Preparing your agency legal structure for sale

Legal preparation is one of the most overlooked — and most impactful — parts of selling a digital agency.

Buyers are not just acquiring revenue and clients. They are acquiring contracts, relationships, intellectual property, and legal obligations.

If those elements are unclear, undocumented, or inconsistent, it creates risk. And in a transaction, risk directly affects valuation, deal structure, and speed.

Why legal preparation matters

During a sale, buyers need to understand exactly what they are acquiring and whether it can transfer cleanly.

Legal preparation helps answer questions like:

  • Are client relationships formalized in contracts?
  • Can those contracts be transferred to a new owner?
  • Who owns the intellectual property created for clients?
  • Are there any legal risks or liabilities?
  • Are team members properly classified and documented?

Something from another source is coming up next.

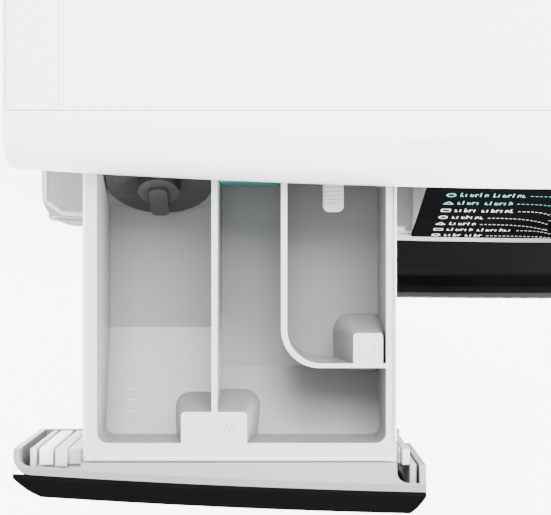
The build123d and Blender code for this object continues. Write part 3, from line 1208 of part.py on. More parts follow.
# ---------------------------------------------------------------- suspended tub
TUB_SPLIT = 200.0
NECK_INNER = PORTHOLE - 10.0
NECK_FRONT = 60.0
TUB_BACK_WALL = 5.0
TUB_RIB = 16.0
HUB_RADIUS = 45.0
HUB_REAR = 460.0
HUB_FRONT = 402.0
BEARING_OUTER = 31.0
BEARING_WIDTH = 16.0
BEARING_DEPTHS = (404.0, 442.0)
SHAFT_RADIUS = 15.0
SHAFT_REAR = 500.0
PULLEY_FRONT = 478.0
PULLEY_WIDTH = 14.0
PULLEY_RADIUS = 140.0
MOTOR_X = 140.0
MOTOR_RADIUS = 55.0
MOTOR_DROP = 66.8  # motor axis below the tub's skin
MOTOR_Z = AXIS_Z - sqrt(TUB_RADIUS**2 - MOTOR_X**2) - MOTOR_DROP
MOTOR_SOCKET = 28.0  # how far the rotor shaft reaches into the motor
MOTOR_FRONT = 320.0
MOTOR_REAR = 455.0
MOTOR_PULLEY = 11.0
MOTOR_SHAFT = 8.0
BELT_THICK = 3.5
BELT_GAP = 0.3
DAMPER_X = TUB_RADIUS - 32.0
DAMPER_DEPTH = 300.0
DAMPER_CYLINDER = 14.0
DAMPER_ROD = 5.0
DAMPER_TOP = 170.0
DAMPER_SLIDE = 70.0  # how deep the rod stands in its cylinder
DAMPER_BORE = 110.0
DAMPER_PLATE = 18.0
LUG_HALF = 15.0
HEATER_RADIUS = 4.0
HEATER_X = 26.0
HEATER_RING = TUB_RADIUS - 13.0  # distance of the heater rods from the drum axis
HEATER_SEAT = 9.0  # half height of the heater's opening in the tub
HEATER_SIDE = 14.0
HEATER_REAR = 340.0
WEIGHT_FRONT = 44.0
WEIGHT_INNER = PORTHOLE + 13.0
WEIGHT_OUTER = TUB_RADIUS - 10.0
WEIGHT_LOW = 70.0  # the counterweight's ends, above the drum axis
INLET_Y = back(TRAY_REAR) + 4 * TRAY_GAP - OUTLET_BEHIND
SPIGOT_RISE = 18.0  # height of the tub's inlet above the skin beside its hose
SPIGOT_FALL = 22.0  # drop of the tub's sump below the skin beside its hose
ROOT = 12.0  # how deep a lug or spigot is sunk into the tub
HEATER_Z = AXIS_Z - HEATER_RING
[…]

Clear answers to these questions reduce friction during due diligence and build buyer confidence.

Client contracts and agreements

Client contracts are one of the most important legal components of your agency.

Buyers want to understand how your relationships are structured, including:

  • Scope of services
  • Pricing and payment terms
  • Contract duration
  • Termination terms
  • Ownership of work

Agencies with clear, consistent agreements are generally easier to evaluate and transfer.

If your agency relies heavily on informal agreements or email-based arrangements, this can create uncertainty for buyers.

Contract transferability

It is not enough to have contracts — buyers also care whether those contracts can transfer in a sale.

Some agreements include clauses that require client consent before assignment to a new owner.

Buyers will want to understand:

  • Whether contracts are assignable
  • Whether clients need to approve a transfer
  • Whether relationships are likely to continue after closing

This ties directly into client concentration and transition risk.

Intellectual property ownership

Agencies create intellectual property (IP) as part of their work — including websites, designs, code, content, and marketing assets.

Buyers need clarity on:

  • Who owns the IP created for clients
  • Whether your agency retains any rights
  • Whether contractors have assigned IP to your agency
  • Whether there are any licensing or usage restrictions

Unclear IP ownership can create legal risk and complicate a sale.

Contractor and employee agreements

Your team structure has legal implications.

Buyers will want to review:

  • Employee agreements
  • Independent contractor agreements
  • Confidentiality agreements (NDAs)
  • Non-solicitation or non-compete clauses (where applicable)

These agreements help ensure that:

  • Work created by the team belongs to the agency
  • Client relationships are protected
  • Key team members are likely to remain during transition

Business structure and corporate documents

Buyers will also review your business structure and formation documents.

This typically includes:

  • Articles of incorporation or organization
  • Operating agreements or shareholder agreements
  • Ownership structure and equity breakdown
  • Any outstanding liabilities or obligations

Clarity here ensures that the transaction can be completed cleanly.

Common legal gaps agencies have

Many agencies operate successfully without fully formalized legal structures. However, these gaps often become visible during a sale.

Common issues include:

  • No formal contracts with some clients
  • Inconsistent contract terms across clients
  • Lack of IP assignment from contractors
  • Unclear ownership of deliverables
  • Outdated or incomplete agreements

These issues can usually be addressed, but they are easier to fix before entering a sale process.

How legal preparation impacts valuation and deal structure

Legal clarity reduces perceived risk.

Lower risk can lead to:

  • Stronger valuation multiples
  • More cash at close
  • Fewer contingencies
  • Smoother due diligence

Unresolved legal issues may result in:

  • Delayed timelines
  • Additional diligence requests
  • More complex deal structures
  • Price adjustments

Learn more: Deal structure.

How Freshy approaches legal review

Freshy approaches legal review with a practical, operational lens.

We are not looking for perfection, but we do look for clarity and transferability.

We focus on:

  • Client contract consistency
  • Relationship stability
  • IP ownership clarity
  • Team agreements
  • Any potential risks that could affect transition

Agencies that have taken the time to organize their legal foundation tend to move through the process more efficiently.

How to prepare your legal structure before selling

If you are planning ahead, focus on:

  • Standardizing client contracts
  • Ensuring contracts include clear scope and terms
  • Confirming contract assignability
  • Documenting IP ownership
  • Formalizing contractor and employee agreements
  • Cleaning up corporate documents

These steps do not require a full legal overhaul, but they can significantly reduce friction later.

Want help preparing your agency for sale?

We can help you identify legal gaps and understand how buyers will evaluate your agency.

Request a confidential valuation review

Frequently asked questions

What legal documents do I need to sell my agency?

Client contracts, contractor and employee agreements, IP documentation, and corporate formation documents are typically required.

Do I need contracts with all my clients?

It is not always required, but having clear written agreements significantly improves buyer confidence.

Why does legal preparation matter?

Legal clarity reduces risk, speeds up due diligence, and can improve valuation and deal terms.